* Task
Quote the whole listing word for word, please.

* Data rows
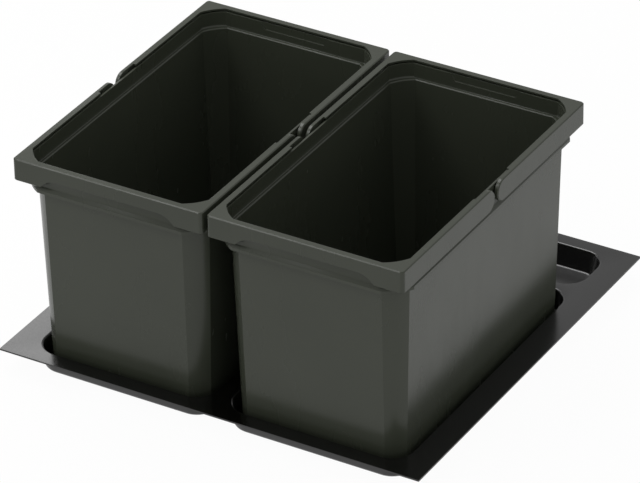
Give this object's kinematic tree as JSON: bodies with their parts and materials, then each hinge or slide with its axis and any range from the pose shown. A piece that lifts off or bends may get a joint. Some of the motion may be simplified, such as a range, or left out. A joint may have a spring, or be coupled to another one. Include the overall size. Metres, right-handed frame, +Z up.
{
  "type": "pull-out waste bin insert",
  "caption": "Drawer insert: a thin formed tray whose pockets hold tapered rectangular waste bins, each with hinged bail handles that fold down to form its rim.",
  "frame": {"origin": "centre of the underside of the object's box, on the surface that the pockets rest on", "axes": "+X to the right across both bins, +Y to the back of the drawer, +Z up"},
  "size_m": [0.489, 0.472, 0.2504],
  "materials": {
    "tray_plastic": "fine-grained near-black sheet",
    "bin_plastic": "dark olive-grey moulding with a soft sheen"
  },
  "bodies": {
    "tray": {"tray": "tray_plastic"},
    "left_bin": {"left_bin": "bin_plastic"},
    "right_bin": {"right_bin": "bin_plastic"},
    "left_front_handle": {"left_front_handle": "bin_plastic"},
    "left_rear_handle": {"left_rear_handle": "bin_plastic"},
    "right_front_handle": {"right_front_handle": "bin_plastic"},
    "right_rear_handle": {"right_rear_handle": "bin_plastic"}
  },
  "joints": [
    {"name": "left_bin_lift", "type": "slide", "parent": "tray", "child": "left_bin", "axis": [0, 0, 1], "range_m": [0, 0.3]},
    {"name": "right_bin_lift", "type": "slide", "parent": "tray", "child": "right_bin", "axis": [0, 0, 1], "range_m": [0, 0.3]},
    {"name": "left_front_handle_hinge", "type": "hinge", "parent": "left_bin", "child": "left_front_handle", "pos_m": [-0.11275, -0.055, 0.238], "axis": [-1, 0, 0], "range_deg": [0, 90]},
    {"name": "left_rear_handle_hinge", "type": "hinge", "parent": "left_bin", "child": "left_rear_handle", "pos_m": [-0.11275, -0.0242, 0.238], "axis": [1, 0, 0], "range_deg": [0, 90]},
    {"name": "right_front_handle_hinge", "type": "hinge", "parent": "right_bin", "child": "right_front_handle", "pos_m": [0.11275, -0.055, 0.238], "axis": [-1, 0, 0], "range_deg": [0, 90]},
    {"name": "right_rear_handle_hinge", "type": "hinge", "parent": "right_bin", "child": "right_rear_handle", "pos_m": [0.11275, -0.0242, 0.238], "axis": [1, 0, 0], "range_deg": [0, 90]}
  ]
}
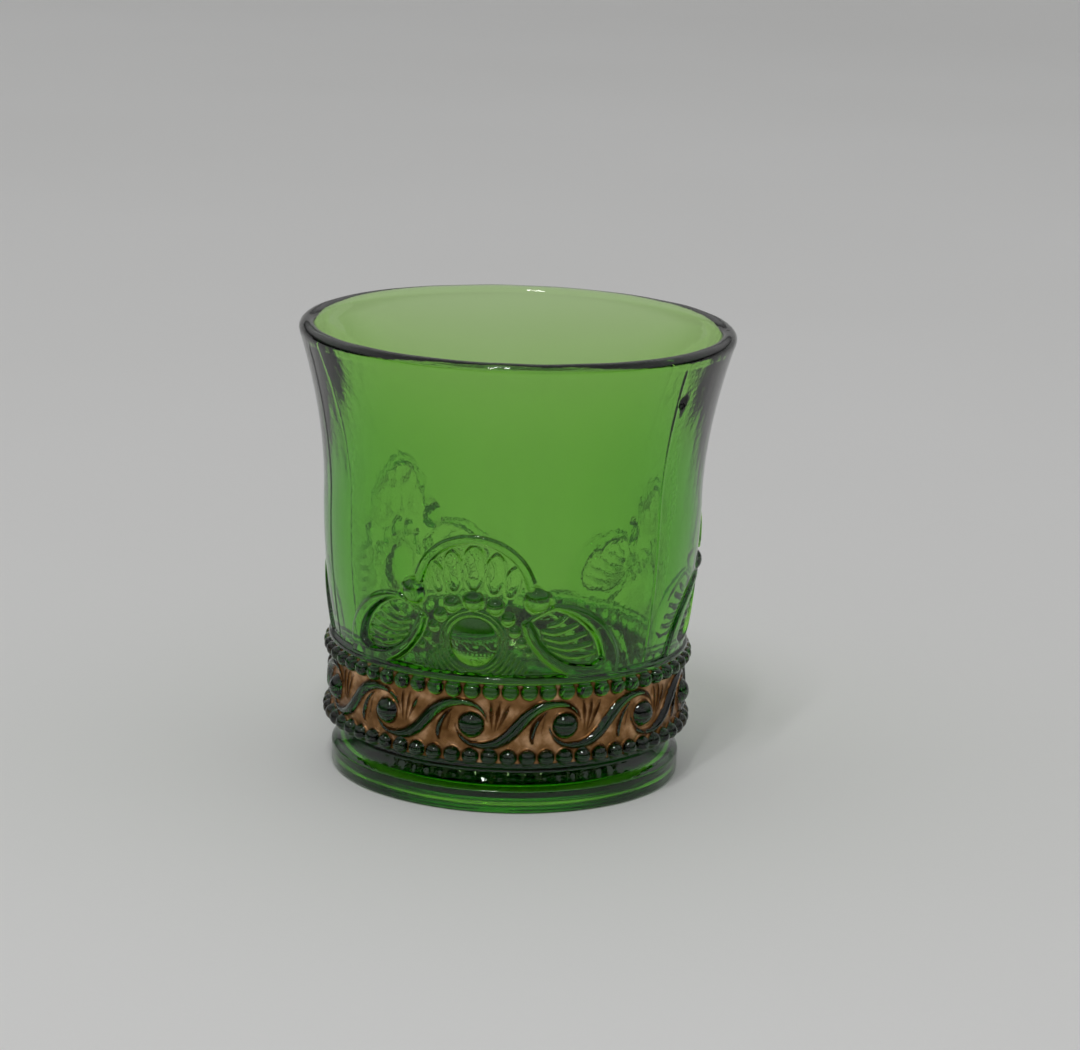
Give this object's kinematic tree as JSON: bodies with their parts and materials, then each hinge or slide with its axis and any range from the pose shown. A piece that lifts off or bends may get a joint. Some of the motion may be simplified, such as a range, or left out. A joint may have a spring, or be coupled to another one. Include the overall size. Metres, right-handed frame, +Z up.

* Reply
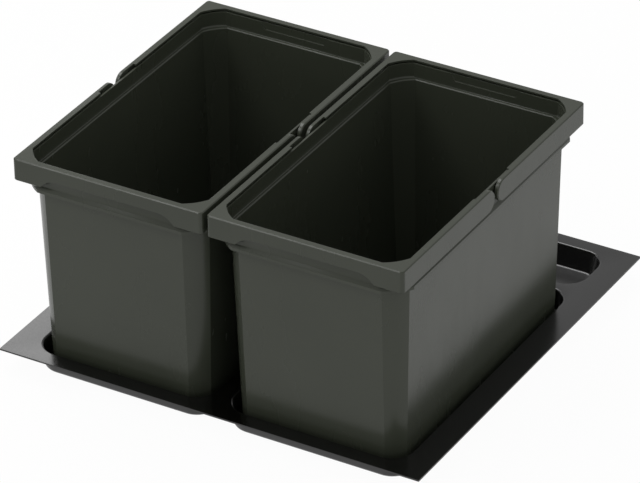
Give this object's kinematic tree as JSON: bodies with their parts and materials, then each hinge or slide with its axis and any range from the pose shown. A piece that lifts off or bends may get a joint. Some of the motion may be simplified, such as a range, or left out. A joint may have a spring, or be coupled to another one. Include the overall size. Metres, right-handed frame, +Z up.
{
  "type": "pull-out waste bin insert",
  "caption": "Drawer insert: a thin formed tray whose pockets hold tapered rectangular waste bins, each with hinged bail handles that fold down to form its rim.",
  "frame": {"origin": "centre of the underside of the object's box, on the surface that the pockets rest on", "axes": "+X to the right across both bins, +Y to the back of the drawer, +Z up"},
  "size_m": [0.489, 0.472, 0.2504],
  "materials": {
    "tray_plastic": "fine-grained near-black sheet",
    "bin_plastic": "dark olive-grey moulding with a soft sheen"
  },
  "bodies": {
    "tray": {"tray": "tray_plastic"},
    "left_bin": {"left_bin": "bin_plastic"},
    "right_bin": {"right_bin": "bin_plastic"},
    "left_front_handle": {"left_front_handle": "bin_plastic"},
    "left_rear_handle": {"left_rear_handle": "bin_plastic"},
    "right_front_handle": {"right_front_handle": "bin_plastic"},
    "right_rear_handle": {"right_rear_handle": "bin_plastic"}
  },
  "joints": [
    {"name": "left_bin_lift", "type": "slide", "parent": "tray", "child": "left_bin", "axis": [0, 0, 1], "range_m": [0, 0.3]},
    {"name": "right_bin_lift", "type": "slide", "parent": "tray", "child": "right_bin", "axis": [0, 0, 1], "range_m": [0, 0.3]},
    {"name": "left_front_handle_hinge", "type": "hinge", "parent": "left_bin", "child": "left_front_handle", "pos_m": [-0.11275, -0.055, 0.238], "axis": [-1, 0, 0], "range_deg": [0, 90]},
    {"name": "left_rear_handle_hinge", "type": "hinge", "parent": "left_bin", "child": "left_rear_handle", "pos_m": [-0.11275, -0.0242, 0.238], "axis": [1, 0, 0], "range_deg": [0, 90]},
    {"name": "right_front_handle_hinge", "type": "hinge", "parent": "right_bin", "child": "right_front_handle", "pos_m": [0.11275, -0.055, 0.238], "axis": [-1, 0, 0], "range_deg": [0, 90]},
    {"name": "right_rear_handle_hinge", "type": "hinge", "parent": "right_bin", "child": "right_rear_handle", "pos_m": [0.11275, -0.0242, 0.238], "axis": [1, 0, 0], "range_deg": [0, 90]}
  ]
}
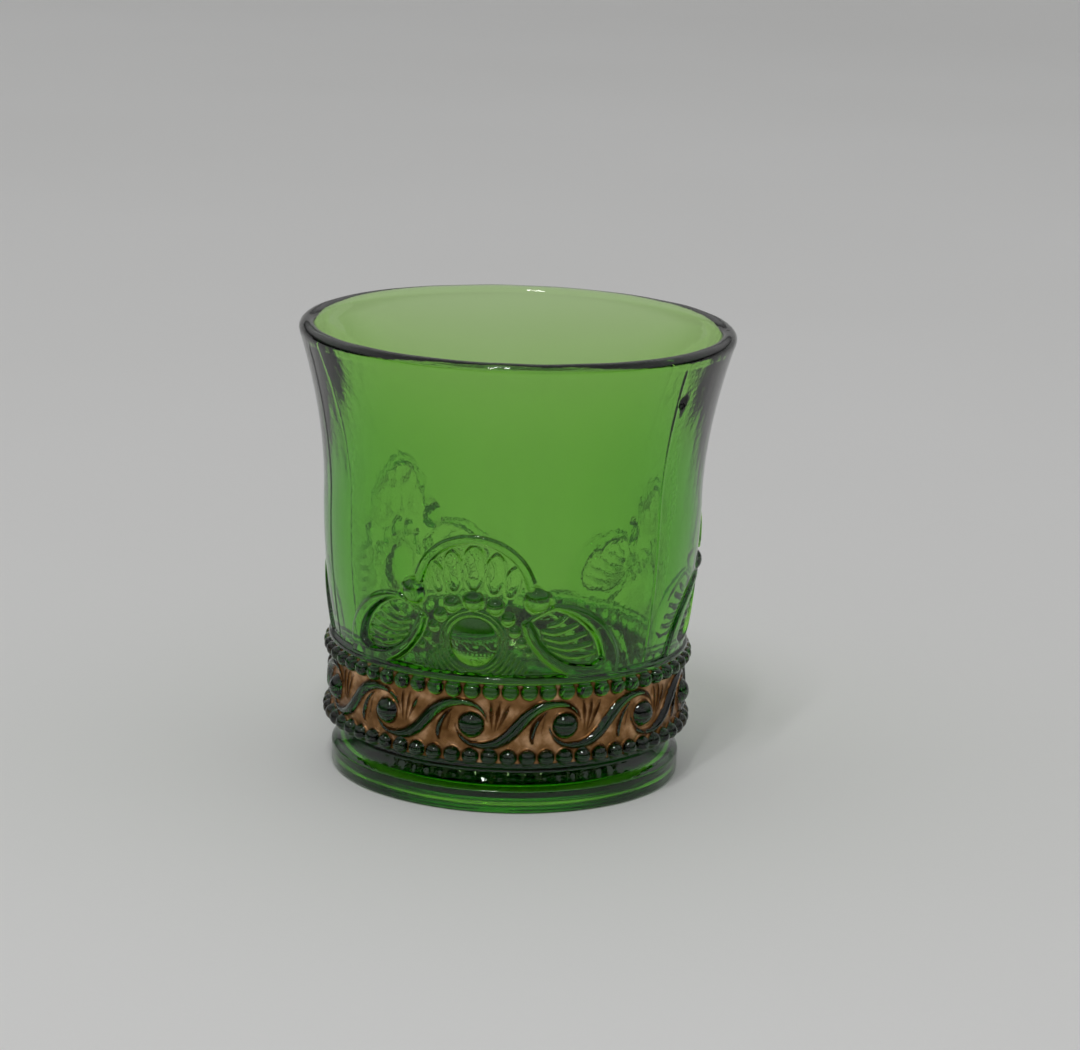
Give this object's kinematic tree as JSON: bodies with their parts and materials, then each hinge or slide with its axis and any range from the pose shown. A piece that lifts off or bends may get a joint. Some of the motion may be simplified, such as a range, or left out. A joint may have a spring, or be coupled to another one. Include the overall size. Metres, right-handed frame, +Z up.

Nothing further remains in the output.